31 May Newtons Guide to Winter Lawn Care
Winter can be a tricky time for any gardener, with many plants and trees entering their dormancy phases whilst the weather remains cooler. However, there’s still plenty you should do (and not do) to ensure your garden is ready for when spring comes around.
Check out our top tips on what you should be doing this winter to make sure your lawn and garden thrives!
Ensure proper water drainage around your property
Though we haven’t had an overly hot or dry summer, an abundance of dry soil after an extended period can result in flooding when the rains eventually come. By removing dead leaf buildup across lawns and soils, rain can more easily penetrate the soil and help retain moisture.
The best way to identify poor drainage is by looking for signs of water pooling. If water isn’t flowing away, you may need to look at improving drainage around your property. Investing in quality drainage will prevent water accumulation and reduce soil erosion, so take a look at our specials we have on RELN products this winter.
Don’t mow, unless necessary
Avoid mowing dormant lawn during winter. By mowing dormant lawn, you might end up damaging your grass and preventing photosynthesis from occurring.
If you absolutely have to mow your lawn, ensure you set your mower to the highest possible blade height, as taking too much off can be detrimental to the grass. You want to maintain as much leaf length as possible since your lawn likely won’t be doing much growing during winter.

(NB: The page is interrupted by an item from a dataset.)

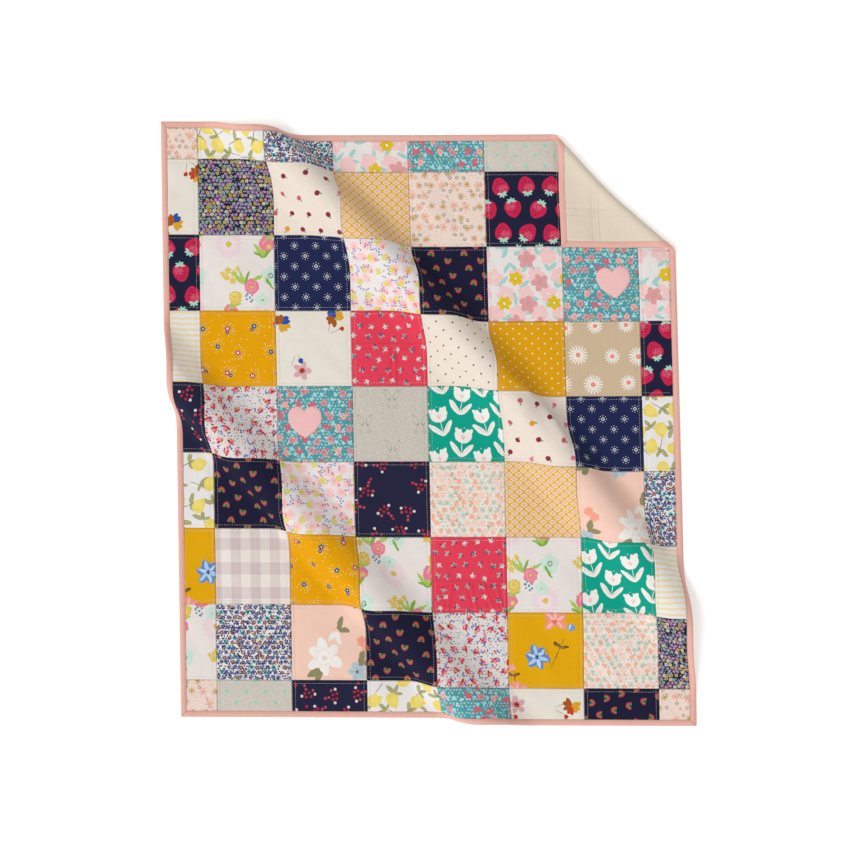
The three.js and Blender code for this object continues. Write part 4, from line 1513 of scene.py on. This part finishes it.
def hem_relief(along, inset, number):
    """The turned hem: ribs across the strip where each stitch draws it in, and soft swells."""
    crown = np.sin(np.pi * np.clip(inset / sizes().binding, 0, 1)) ** HEM_CROWN
    ribs = soft_noise(along / (sizes().stitch_pitch * HEM_RIBS["pitches"]),
                      inset / (HEM_RIBS["across"] * MM), SEEDS["hem_ribs"] + number)
    swell = soft_noise(along / (HEM_SWELLS["length"] * MM), np.full_like(along, 0.5),
                       SEEDS["hem_swells"] + number)
    relief = crown * (HEM_RIBS["height"] * ribs + HEM_SWELLS["height"] * swell)
    return (relief - HEM_TROUGH["depth"] * dip(inset, HEM_STITCH, HEM_TROUGH["width"] * MM)) * MM


def hem_height(along, inset, number):
    """Height of the binding's upper face."""
    section = np.array(BINDING_OUTER[:BINDING_UPPER_ROWS])[::-1] * MM
    return np.interp(inset, section[:, 0], section[:, 1]) + hem_relief(along, inset, number)


class QUILT_OT_binding(Operator):
    """Folded binding strips round the edge, mitred at the corners"""

    bl_idname = "quilt.binding"
    bl_label = "Binding"

    def execute(self, context):
        for number, side in enumerate(BINDING_SIDES):
            self.make_strip(side, number)
        return {"FINISHED"}

    def make_strip(self, side, number):
        run = binding_run(side)
        steps = int(2 * run / (STRIP_STEP * MM))
        mesh, share, row, upper = flat_sheet(
            f"binding_strip_{side}", np.linspace(-1, 1, steps + 1), np.arange(len(BINDING_OUTER))[::-1])
        outer, inner = np.array(BINDING_OUTER)[row] * MM, np.array(BINDING_INNER)[row] * MM
        inset = np.where(upper, outer[:, 0], inner[:, 0])
        height = np.where(upper, outer[:, 1], inner[:, 1])
        along = share * (run - inset - MITRE_SETBACK)
        u, v = binding_place(side, along, inset)
        under = height < 0
        relief = hem_relief(along, inset, number) * np.where(under, -on_flap(u, v), 1)
        height += np.where(upper, relief, 0)
        write_cloth_map(mesh, along, row * STRIP_ROW * MM)
        lay_points(mesh, u, v, height)
        strip = add_piece(mesh, plain_cotton("binding"), "binding_cotton", f"binding_{side}")


# Each heart's middle on the flat cloth in mm, its turn in degrees, and its square.
HEARTS = {
    "upper": dict(u=339, v=256, turn=6, square="square_2_6"),
    "lower": dict(u=-208, v=3, turn=0, square="square_4_2"),
}
HEART_WIDTH = 57
HEART_HEIGHT = 54
HEART_ROUNDING = (0.35, 0.9, 1.8)
# Where its middle is cut across, in mm, and the area in square mm of a face to cut.
HEART_CUTS = range(-26, 27, 4)
HEART_LARGE_FACE = 3
HEART_LIFT = 0.12 * MM
# Its face: the height of its rim and of its middle over that, and its ripples, in mm.
HEART_RIM = 0.15
HEART_CROWN = 0.5
HEART_RIPPLE = dict(height=0.16, length=6)
CURVE_POINTS = 24


def heart_half():
    """The right half of the heart's outline in mm, from its point up to the notch."""
    half, bottom, top = HEART_WIDTH / 2, -HEART_HEIGHT / 2, HEART_HEIGHT / 2
    shoulder, notch = top - half * 0.62, top - HEART_HEIGHT * 0.16
    # Two curves with their handles: up the side to the shoulder, and over it to the notch.
    curves = (
        ((0, bottom), (half * 0.43, bottom + 8), (half, shoulder - 18), (half, shoulder)),
        ((half, shoulder), (half, top + 2), (half * 0.18, top + 4), (0, notch)),
    )
    points = []
    for curve in curves:
        share = np.linspace(0, 1, CURVE_POINTS + 1)[:-1, None]
        a, b, c, d = np.array(curve)
        points.append(a * (1 - share) ** 3 + 3 * b * share * (1 - share) ** 2
                      + 3 * c * share ** 2 * (1 - share) + d * share ** 3)
    return np.concatenate(points + [np.array([[0, notch]])])


class QUILT_OT_hearts(Operator):
    """Two plain hearts sewn on the pieced top"""

    bl_idname = "quilt.hearts"
    bl_label = "Hearts"

    def execute(self, context):
        for name, heart in HEARTS.items():
            self.make_heart(name, **heart)
        return {"FINISHED"}

    def cut_heart(self, name, outline):
        """The heart's cloth, in mm about its own middle, cut into small faces."""
        bm = bmesh.new()
        bmesh.ops.create_circle(bm, cap_ends=True, segments=len(outline), radius=1)
        bm.verts.ensure_lookup_table()
        for vert, (x, y) in zip(bm.verts, outline):
            vert.co = (x, y, 0)
        inner = bm.faces[:]
        inset = 0
        for step in HEART_ROUNDING:
            bmesh.ops.inset_region(bm, faces=inner, thickness=step - inset, use_even_offset=True)
            inset = step
        # Cut the middle's large faces into small ones, which can follow the cloth under them.
        for axis in range(2):
            for place in HEART_CUTS:
                at, normal = [0, 0, 0], [0, 0, 0]
                at[axis], normal[axis] = place, 1
                large = [face for face in bm.faces if face.calc_area() > HEART_LARGE_FACE]
                edges = {edge for face in large for edge in face.edges}
                verts = {vert for face in large for vert in face.verts}
                bmesh.ops.bisect_plane(bm, geom=[*large, *edges, *verts], plane_co=at, plane_no=normal)
        bmesh.ops.triangulate(bm, faces=bm.faces[:])
        bmesh.ops.solidify(bm, geom=bm.faces[:], thickness=1.0)
        bmesh.ops.recalc_face_normals(bm, faces=bm.faces[:])
        return mesh_from(bm, f"heart_cloth_{name}")

    def make_heart(self, name, u, v, turn, square):
        half = heart_half()
        outline = np.concatenate([half, half[-2:0:-1] * (-1, 1)])
        mesh = self.cut_heart(name, outline)
        points = read_points(mesh)
        edge = outline[:, None] - points[:, :2]
        from_edge = np.clip(np.hypot(edge[..., 0], edge[..., 1]).min(axis=0) / HEART_ROUNDING[-1], 0, 1)
        x, y = turned(points[:, 0] * MM, points[:, 1] * MM, math.radians(turn))
        u, v = u * MM + x, v * MM + y
        upper = points[:, 2] > points[:, 2].mean()
        length = HEART_RIPPLE["length"] * MM
        ripple = soft_noise(u / length, v / length, SEEDS["heart"])
        crown = HEART_CROWN + HEART_RIPPLE["height"] * ripple
        rise = np.where(upper, HEART_RIM + crown * np.sqrt(1 - (1 - from_edge) ** 2), 0) * MM
        write_cloth_map(mesh, u, v)
        lay_points(mesh, u, v, top_height(u, v) + HEART_LIFT + rise)
        heart = add_piece(mesh, plain_cotton("heart"), "applique_cotton", f"heart_{name}")


# How far the stitches stand off their cloth, and how far in from the hem their lines begin.
TOP_PROUD = 0.2 * MM
BACK_PROUD = 0.05 * MM
FLAP_PROUD = 0.15 * MM
FLAP_DEPTH = 2 * MM
HEM_PROUD = 0.12 * MM
LINE_START = 2.2 * MM
STITCH_FLATNESS = 0.8


def stitch_template(along_v):
    """One stitch: a small rounded grain of thread, lying along its line."""
    s = sizes()
    bm = bmesh.new()
    bmesh.ops.create_uvsphere(bm, u_segments=5, v_segments=3, radius=0.5)
    turn = 0 if along_v else math.pi / 2
    for vert in bm.verts:
        # The sphere's poles become the stitch's two ends.
        x, y = turned(vert.co.x * s.thread, vert.co.z * s.stitch_length, turn)
        vert.co = Vector((x, y, vert.co.y * s.thread * STITCH_FLATNESS))
    bmesh.ops.recalc_face_normals(bm, faces=bm.faces[:])
    return mesh_from(bm, "stitch")


def stitched_lines(name, starts, length, along_v, pitch):
    """Lines of stitches on the flat cloth: their mesh, each line from its own start."""
    count = int(length / pitch)
    lines = bmesh.new()
    for start_u, start_v in starts:
        grain = bpy.data.objects.new("grain", stitch_template(along_v))
        bpy.context.collection.objects.link(grain)
        row = grain.modifiers.new("Stitches", "ARRAY")
        row.count = count
        row.use_relative_offset = False
        row.use_constant_offset = True
        row.constant_offset_displace = (0, pitch, 0) if along_v else (pitch, 0, 0)
        graph = bpy.context.evaluated_depsgraph_get()
        line = bpy.data.meshes.new_from_object(grain.evaluated_get(graph))
        line.transform(Matrix.Translation((start_u, start_v, 0)))
        lines.from_mesh(line)
        bpy.data.meshes.remove(line)
        template = grain.data
        bpy.data.objects.remove(grain)
        bpy.data.meshes.remove(template)
    return mesh_from(lines, name)


class QUILT_OT_stitches(Operator):
    """Quilting stitches beside every seam, through to the back, and along the binding"""

    bl_idname = "quilt.stitches"
    bl_label = "Stitches"

    def execute(self, context):
        for side in ("top", "back"):
            for run in ("columns", "rows"):
                self.sew_seams(side, run)
        for on_top in (True, False):
            for number, edge in enumerate(BINDING_SIDES):
                self.sew_hem(edge, number, on_top)
        return {"FINISHED"}

    def sew_seams(self, side, run):
        """The lines on both sides of every seam that runs one way, on one face."""
        s = sizes()
        along_v = run == "columns"
        count, half = (s.columns, half_length()) if along_v else (s.rows, half_width())
        reach = half - s.binding - LINE_START
        starts = []
        for seam in seam_places(count, half)[1:-1]:
            for inset in (-s.stitch_inset, s.stitch_inset):
                start = (seam + inset, -reach)
                starts.append(start if along_v else start[::-1])
        mesh = stitched_lines(f"stitches_{side}_{run}", starts, 2 * reach, along_v, s.stitch_pitch)
        u, v, height = read_points(mesh).T
        if side == "top":
            height = top_height(u, v) + height + TOP_PROUD
        else:
            flap = on_flap(u, v)
            height = back_height(u, v) - height - BACK_PROUD - FLAP_PROUD * flap
            height = np.maximum(height, BOTTOM - FLAP_DEPTH * flap)
        write_cloth_map(mesh, u, v)
        lay_points(mesh, u, v, height)
        add_piece(mesh, plain_cotton("thread"), "pieced_cotton" if side == "top" else "backing_cotton")

    def sew_hem(self, edge, number, on_top):
        """The line of stitches that holds the binding's hem, on one face."""
        run = binding_run(edge) - sizes().binding
        name = f"stitches_{'hem' if on_top else 'hem_back'}_{edge}"
        mesh = stitched_lines(name, [(-run, HEM_STITCH)], 2 * run, False, sizes().stitch_pitch)
        along, inset, height = read_points(mesh).T
        u, v = binding_place(edge, along, inset)
        if on_top:
            height = hem_height(along, inset, number) + height + HEM_PROUD
        else:
            # Where the quilt rests, the stitches are pressed into the cloth.
            raised = hem_relief(along, inset, number) + height + HEM_PROUD
            height = BINDING_BOTTOM * MM - raised * on_flap(u, v)
        write_cloth_map(mesh, along, inset)
        lay_points(mesh, u, v, height)
        add_piece(mesh, plain_cotton("binding"), "binding_cotton")


SENSOR_WIDTH = 36
FLOOR_REACH = 40
LIGHT_SOFTNESS = math.radians(38)
LIGHT_FROM = (-0.75, -0.42, 0.95)
SKY = (1.0, 0.995, 0.985, 1.0)


class QUILT_OT_stage(Operator):
    """Pale floor, soft studio light from the left, and a camera straight above"""

    bl_idname = "quilt.stage"
    bl_label = "Stage"

    def execute(self, context):
        scene = context.scene
        stage = scene.quilt_stage
        scene.view_settings.view_transform = "Standard"
        camera = bpy.data.objects.new("camera", bpy.data.cameras.new("camera"))
        camera.data.lens = stage.lens
        camera.data.sensor_width = SENSOR_WIDTH
        distance = stage.view_width * stage.lens / SENSOR_WIDTH
        camera.location = (stage.aim_x, stage.aim_y, distance)
        scene.collection.objects.link(camera)
        scene.camera = camera

        bm = bmesh.new()
        bmesh.ops.create_grid(bm, x_segments=8, y_segments=8, size=FLOOR_REACH)
        mesh = mesh_from(bm, "studio_floor")
        floor = bpy.data.objects.new("studio_floor", mesh)
        scene.collection.objects.link(floor)
        # Matt white paper, lit a little from below, so that shadows on it stay faint.
        paper = bpy.data.materials.new("Matt white paper")
        paper.use_nodes = True
        sockets = paper.node_tree.nodes["Principled BSDF"].inputs
        sockets["Base Color"].default_value = list(scene.quilt_colours.floor)
        sockets["Roughness"].default_value = 0.95
        sockets["Emission Color"].default_value = (1.0, 1.0, 1.0, 1.0)
        sockets["Emission Strength"].default_value = stage.glow
        mesh.materials.append(paper)

        world = bpy.data.worlds.new("Studio")
        scene.world = world
        world.use_nodes = True
        sky = world.node_tree.nodes["Background"]
        sky.inputs["Color"].default_value = SKY
        sky.inputs["Strength"].default_value = stage.fill
        sun = bpy.data.lights.new("softbox", "SUN")
        sun.energy = stage.key
        sun.angle = LIGHT_SOFTNESS
        light = bpy.data.objects.new("softbox", sun)
        light.rotation_euler = Vector(LIGHT_FROM).to_track_quat("Z", "Y").to_euler()
        scene.collection.objects.link(light)
        return {"FINISHED"}


class QUILT_PT_panel(Panel):
    """Buttons that lay out the quilt, piece by piece"""

    bl_idname = "QUILT_PT_panel"
    bl_label = "Patchwork quilt"
    bl_space_type = "VIEW_3D"
    bl_region_type = "UI"
    bl_category = "Quilt"

    def draw(self, context):
        scene = context.scene
        for settings in (scene.quilt_sizes, scene.quilt_colours, scene.quilt_stage):
            box = self.layout.box()
            for name in settings.bl_rna.properties.keys():
                if name not in ("rna_type", "name"):
                    box.prop(settings, name)
        for operator in OPERATORS:
            self.layout.operator(operator.bl_idname)


OPERATORS = (QUILT_OT_stage, QUILT_OT_backing, QUILT_OT_squares, QUILT_OT_binding, QUILT_OT_hearts,
             QUILT_OT_stitches)
CLASSES = (QuiltSizes, QuiltColours, QuiltStage) + OPERATORS + (QUILT_PT_panel,)


def register():
    for cls in CLASSES:
        bpy.utils.register_class(cls)
    bpy.types.Scene.quilt_sizes = PointerProperty(type=QuiltSizes)
    bpy.types.Scene.quilt_colours = PointerProperty(type=QuiltColours)
    bpy.types.Scene.quilt_stage = PointerProperty(type=QuiltStage)


def unregister():
    del bpy.types.Scene.quilt_stage
    del bpy.types.Scene.quilt_colours
    del bpy.types.Scene.quilt_sizes
    for cls in reversed(CLASSES):
        bpy.utils.unregister_class(cls)


def main():
    register()
    for operator in OPERATORS:
        family, name = operator.bl_idname.split(".")
        getattr(getattr(bpy.ops, family), name)()


if __name__ == "__main__":
    main()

We also recommend refraining from fertilising lawn during this time – especially if the lawn is freshly laid, as root systems are yet to establish. Instead, hold off on fertilising until spring. Keep in mind that we only advise against fertilising your lawn – you can still fertilise other plants and bushes. We recommend using a seaweed-based product such as Seamungus by Neutrog, which can be purchased from Newtons Building and Landscape Supplies.
Since most lawn varieties go dormant in the winter, your lawn may be lacking in the typical green colour you may be used to, and some yellow-looking patches can show. Using a lawn dye can circumvent this, by covering up yellowed dormant patches and giving your lawn a green look all season. This solution is handy if you’re looking to entertain guests or give your property kerbside appeal when selling.
Prune your plants
Take advantage of the lack of foliage on trees by pruning unwanted offshoots during the cooler months.
As deciduous trees should be close to fully defoliated, now is the time to look at pruning dormant trees. To prune a deciduous tree, start by pruning any dead or diseased branches, followed by any branches which are crossed over (rubbing up) against each other. Doing so will reduce the chance of disease reoccurrence. Prune the tree back by about of a third to promote new uniform growth as the warmer months roll around. For larger branches, be sure to seal the cut with a bitumen-based spray paint to prohibit disease from entering through these avenues.
As for evergreen trees, hold off on pruning until the spring growing season. Also, stay clear of pruning citrus trees until late winter or early spring.
A quality tool, such as offerings from Spear & Jackson, will make the job of pruning effortless and simple. Look at purchasing bypass secateurs for pruning live plants, or anvil secateurs for pruning dead foliage. Keep an eye out for these products on sale this season at Newtons Building and landscape Supplies.
Stay on top of weeds
The last thing we all want is for our meticulous gardens – which we’ve maintained all throughout the warmer months – to be taken over by weeds. Clover formation can be prevented by enriching the soil with nitrogen, and early treatment of Bindii will ensure that they don’t stick around when summer comes. It’s best to identify and hit these weeds before they flower, as weeds are much easier to control before they go dormant.